The Hayman Fire burned 138,000 acres west of Denver in the South Platte Watershed.
Process of stabilizing a headcut

The National Forest Foundation (NFF), Vail Resorts, the U.S.D.A. Forest Service (USFS) and RMFI are collaborating to complete on-the-ground restoration work in the Upper South Platte watershed as part of the NFF’s Upper South Platte/Hayman Conservation Campaign. In 2002, the Hayman Fire burned for 20 days; it blazed through the Pike National Forest as well as other public and private lands. The fire destroyed 600 structures, jeopardized habitat for numerous threatened or endangered species, and severely impacted the water source for more than 75% of Colorado's 4.3 million residents and states downstream. The project area covers over 115,000 acres, and the majority of the restoration work will be completed in a 45,000 acre area burned by the Hayman Fire.

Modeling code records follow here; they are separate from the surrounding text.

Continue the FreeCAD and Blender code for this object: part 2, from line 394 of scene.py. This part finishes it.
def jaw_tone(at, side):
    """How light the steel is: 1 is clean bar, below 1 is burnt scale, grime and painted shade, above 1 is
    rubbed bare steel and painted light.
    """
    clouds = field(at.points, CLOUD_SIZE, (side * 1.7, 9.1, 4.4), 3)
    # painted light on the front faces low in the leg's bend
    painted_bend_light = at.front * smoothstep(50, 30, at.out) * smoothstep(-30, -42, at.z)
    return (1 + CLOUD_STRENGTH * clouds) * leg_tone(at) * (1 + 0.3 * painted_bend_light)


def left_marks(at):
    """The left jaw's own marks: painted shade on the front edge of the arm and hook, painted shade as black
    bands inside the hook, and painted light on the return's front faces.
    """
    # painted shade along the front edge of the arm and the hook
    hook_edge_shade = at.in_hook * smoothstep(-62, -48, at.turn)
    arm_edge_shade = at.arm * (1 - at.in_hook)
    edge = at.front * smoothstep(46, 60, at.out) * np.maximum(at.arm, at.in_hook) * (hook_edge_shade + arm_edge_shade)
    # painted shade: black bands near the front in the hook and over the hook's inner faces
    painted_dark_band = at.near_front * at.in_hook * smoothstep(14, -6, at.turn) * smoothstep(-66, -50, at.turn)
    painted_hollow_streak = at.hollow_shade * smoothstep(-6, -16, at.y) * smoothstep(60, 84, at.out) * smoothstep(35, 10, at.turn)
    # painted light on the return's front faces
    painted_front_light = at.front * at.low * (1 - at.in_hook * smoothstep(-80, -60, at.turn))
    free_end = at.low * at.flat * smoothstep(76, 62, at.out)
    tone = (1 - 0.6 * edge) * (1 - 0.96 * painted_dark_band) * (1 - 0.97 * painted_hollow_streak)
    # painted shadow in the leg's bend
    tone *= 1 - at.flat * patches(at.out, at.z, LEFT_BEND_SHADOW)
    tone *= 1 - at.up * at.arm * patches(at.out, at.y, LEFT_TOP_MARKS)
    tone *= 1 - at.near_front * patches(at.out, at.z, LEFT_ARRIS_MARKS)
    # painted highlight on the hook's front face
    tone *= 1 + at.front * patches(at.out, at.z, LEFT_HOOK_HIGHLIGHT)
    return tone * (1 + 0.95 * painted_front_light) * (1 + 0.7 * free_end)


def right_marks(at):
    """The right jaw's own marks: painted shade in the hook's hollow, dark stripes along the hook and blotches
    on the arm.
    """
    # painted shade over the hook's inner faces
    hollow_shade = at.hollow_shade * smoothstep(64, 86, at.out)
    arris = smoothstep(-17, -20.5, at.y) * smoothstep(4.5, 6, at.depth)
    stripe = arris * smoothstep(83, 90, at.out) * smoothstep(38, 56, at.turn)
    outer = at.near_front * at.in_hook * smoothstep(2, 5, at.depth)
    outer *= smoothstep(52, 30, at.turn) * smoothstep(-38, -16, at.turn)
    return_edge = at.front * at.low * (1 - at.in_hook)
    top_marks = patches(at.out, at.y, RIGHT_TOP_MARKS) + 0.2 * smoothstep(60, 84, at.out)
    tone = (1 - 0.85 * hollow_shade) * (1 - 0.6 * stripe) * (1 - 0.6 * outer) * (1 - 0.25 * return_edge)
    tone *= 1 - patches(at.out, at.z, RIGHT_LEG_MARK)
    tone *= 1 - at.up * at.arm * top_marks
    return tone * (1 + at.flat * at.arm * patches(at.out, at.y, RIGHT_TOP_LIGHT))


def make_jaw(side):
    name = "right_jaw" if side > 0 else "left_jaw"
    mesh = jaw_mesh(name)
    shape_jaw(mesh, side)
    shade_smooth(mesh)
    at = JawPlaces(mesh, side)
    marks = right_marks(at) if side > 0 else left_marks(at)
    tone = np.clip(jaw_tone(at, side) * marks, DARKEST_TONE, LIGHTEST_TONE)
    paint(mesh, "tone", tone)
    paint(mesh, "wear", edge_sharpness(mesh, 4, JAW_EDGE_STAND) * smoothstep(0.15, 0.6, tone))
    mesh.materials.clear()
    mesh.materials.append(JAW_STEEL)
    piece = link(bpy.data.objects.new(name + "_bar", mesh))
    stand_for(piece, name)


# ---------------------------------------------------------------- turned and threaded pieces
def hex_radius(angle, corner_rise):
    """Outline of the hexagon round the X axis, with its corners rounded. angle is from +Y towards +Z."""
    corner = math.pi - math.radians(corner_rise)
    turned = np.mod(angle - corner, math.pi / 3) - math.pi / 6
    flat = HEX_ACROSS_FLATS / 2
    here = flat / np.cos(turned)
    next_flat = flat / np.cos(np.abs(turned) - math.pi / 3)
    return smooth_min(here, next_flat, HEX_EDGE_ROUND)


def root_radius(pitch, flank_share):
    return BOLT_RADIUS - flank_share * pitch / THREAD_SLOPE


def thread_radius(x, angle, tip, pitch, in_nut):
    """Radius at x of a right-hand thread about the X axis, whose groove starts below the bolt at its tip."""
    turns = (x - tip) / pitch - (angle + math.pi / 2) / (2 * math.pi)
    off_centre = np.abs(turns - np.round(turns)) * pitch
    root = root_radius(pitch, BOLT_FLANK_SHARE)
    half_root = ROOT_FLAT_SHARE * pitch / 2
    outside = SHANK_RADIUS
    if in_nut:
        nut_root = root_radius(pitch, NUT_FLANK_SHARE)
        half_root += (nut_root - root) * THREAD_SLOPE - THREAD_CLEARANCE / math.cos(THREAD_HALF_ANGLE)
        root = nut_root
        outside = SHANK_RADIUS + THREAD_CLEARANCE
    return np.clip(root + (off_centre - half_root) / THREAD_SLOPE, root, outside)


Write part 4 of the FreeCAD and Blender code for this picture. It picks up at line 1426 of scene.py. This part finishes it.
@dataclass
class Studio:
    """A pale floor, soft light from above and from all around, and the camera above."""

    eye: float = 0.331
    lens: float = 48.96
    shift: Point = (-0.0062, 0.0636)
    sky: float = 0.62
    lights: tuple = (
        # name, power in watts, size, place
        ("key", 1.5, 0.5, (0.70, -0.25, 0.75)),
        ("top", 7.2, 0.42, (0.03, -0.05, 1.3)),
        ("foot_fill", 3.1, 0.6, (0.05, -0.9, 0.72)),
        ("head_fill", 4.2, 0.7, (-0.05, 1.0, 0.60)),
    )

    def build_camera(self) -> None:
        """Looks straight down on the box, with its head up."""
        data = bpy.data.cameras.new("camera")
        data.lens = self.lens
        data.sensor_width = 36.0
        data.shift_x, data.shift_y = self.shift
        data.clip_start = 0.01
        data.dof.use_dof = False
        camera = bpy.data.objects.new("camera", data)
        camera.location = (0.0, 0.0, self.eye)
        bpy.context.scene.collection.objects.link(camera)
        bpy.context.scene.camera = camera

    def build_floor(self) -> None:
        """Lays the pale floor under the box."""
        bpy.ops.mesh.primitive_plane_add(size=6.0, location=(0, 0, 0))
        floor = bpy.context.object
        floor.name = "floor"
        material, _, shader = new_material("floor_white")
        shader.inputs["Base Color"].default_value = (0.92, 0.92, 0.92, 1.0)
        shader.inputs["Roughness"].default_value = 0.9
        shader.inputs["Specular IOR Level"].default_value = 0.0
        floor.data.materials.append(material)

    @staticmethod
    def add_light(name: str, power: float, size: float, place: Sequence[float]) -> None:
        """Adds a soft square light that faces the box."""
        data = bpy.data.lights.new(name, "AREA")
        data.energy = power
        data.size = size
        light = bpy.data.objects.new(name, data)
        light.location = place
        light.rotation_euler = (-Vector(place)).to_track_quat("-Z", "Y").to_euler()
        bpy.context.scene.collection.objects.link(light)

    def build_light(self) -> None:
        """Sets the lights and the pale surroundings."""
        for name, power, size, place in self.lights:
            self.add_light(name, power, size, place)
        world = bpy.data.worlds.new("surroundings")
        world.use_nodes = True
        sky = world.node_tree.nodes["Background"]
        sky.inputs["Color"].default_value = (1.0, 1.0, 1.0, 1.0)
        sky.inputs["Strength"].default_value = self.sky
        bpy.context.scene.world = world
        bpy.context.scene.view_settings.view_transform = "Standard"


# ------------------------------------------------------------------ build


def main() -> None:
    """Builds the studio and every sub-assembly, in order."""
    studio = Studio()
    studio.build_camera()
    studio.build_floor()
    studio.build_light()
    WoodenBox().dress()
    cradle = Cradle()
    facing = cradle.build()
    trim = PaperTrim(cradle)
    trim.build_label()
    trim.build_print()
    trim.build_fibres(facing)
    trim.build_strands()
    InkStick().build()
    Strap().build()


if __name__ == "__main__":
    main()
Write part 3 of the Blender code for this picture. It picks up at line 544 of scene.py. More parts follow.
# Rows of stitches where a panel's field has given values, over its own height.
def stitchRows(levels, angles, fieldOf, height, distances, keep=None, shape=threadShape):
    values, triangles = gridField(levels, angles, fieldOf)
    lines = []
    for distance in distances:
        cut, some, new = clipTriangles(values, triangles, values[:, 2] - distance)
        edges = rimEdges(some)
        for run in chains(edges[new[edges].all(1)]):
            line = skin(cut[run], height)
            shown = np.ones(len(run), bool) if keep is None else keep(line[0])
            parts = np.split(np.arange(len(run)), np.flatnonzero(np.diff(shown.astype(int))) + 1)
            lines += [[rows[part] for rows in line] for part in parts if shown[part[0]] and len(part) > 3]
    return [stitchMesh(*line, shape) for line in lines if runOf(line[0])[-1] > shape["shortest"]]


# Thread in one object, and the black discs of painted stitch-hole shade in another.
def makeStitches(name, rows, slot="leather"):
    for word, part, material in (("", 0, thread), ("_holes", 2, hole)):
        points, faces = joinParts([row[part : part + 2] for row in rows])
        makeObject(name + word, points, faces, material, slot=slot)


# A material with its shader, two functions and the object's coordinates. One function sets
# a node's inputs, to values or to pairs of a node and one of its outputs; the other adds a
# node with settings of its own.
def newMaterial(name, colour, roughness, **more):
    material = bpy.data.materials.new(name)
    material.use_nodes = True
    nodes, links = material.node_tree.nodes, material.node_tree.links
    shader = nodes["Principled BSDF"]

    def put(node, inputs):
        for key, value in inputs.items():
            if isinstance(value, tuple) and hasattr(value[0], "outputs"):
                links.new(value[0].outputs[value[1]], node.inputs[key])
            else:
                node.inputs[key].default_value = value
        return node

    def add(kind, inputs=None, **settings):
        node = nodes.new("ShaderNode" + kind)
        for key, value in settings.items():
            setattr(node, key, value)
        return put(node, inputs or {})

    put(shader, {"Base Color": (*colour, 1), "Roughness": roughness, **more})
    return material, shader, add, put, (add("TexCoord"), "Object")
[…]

Typically, fire plays a natural role in the wellbeing of a ponderosa pine and Douglas fir forest; however, the absence of fire in the Pike National Forest during the 100 years prior to the Hayman Fire created an unnatural condition of large quantities of dead pine needles on the forest floor, short dry grasses and an over-abundance of small trees. Fire suppression efforts during the past century altered the forest’s natural housekeeping rhythm and created an environment in which the fire burned far hotter than the forest system could withstand. The extremely high intensity of the fire resulted in the elimination of trees that provided the seed source for natural regeneration. As a result, native flora was completely obliterated – this left behind a highly denuded landscape composed of acres of erodible disturbed soil and the associated risk for invasive species to take over. The unnaturally high rates of erosion caused by the Hayman Fire are problematic because they result in increased sediment being washed into the rivers which negatively impacts fish and wildlife habitat, streamflow, the health of the watershed, the quality and cost of the water supply for Colorado residents, and the recreational experience for anglers.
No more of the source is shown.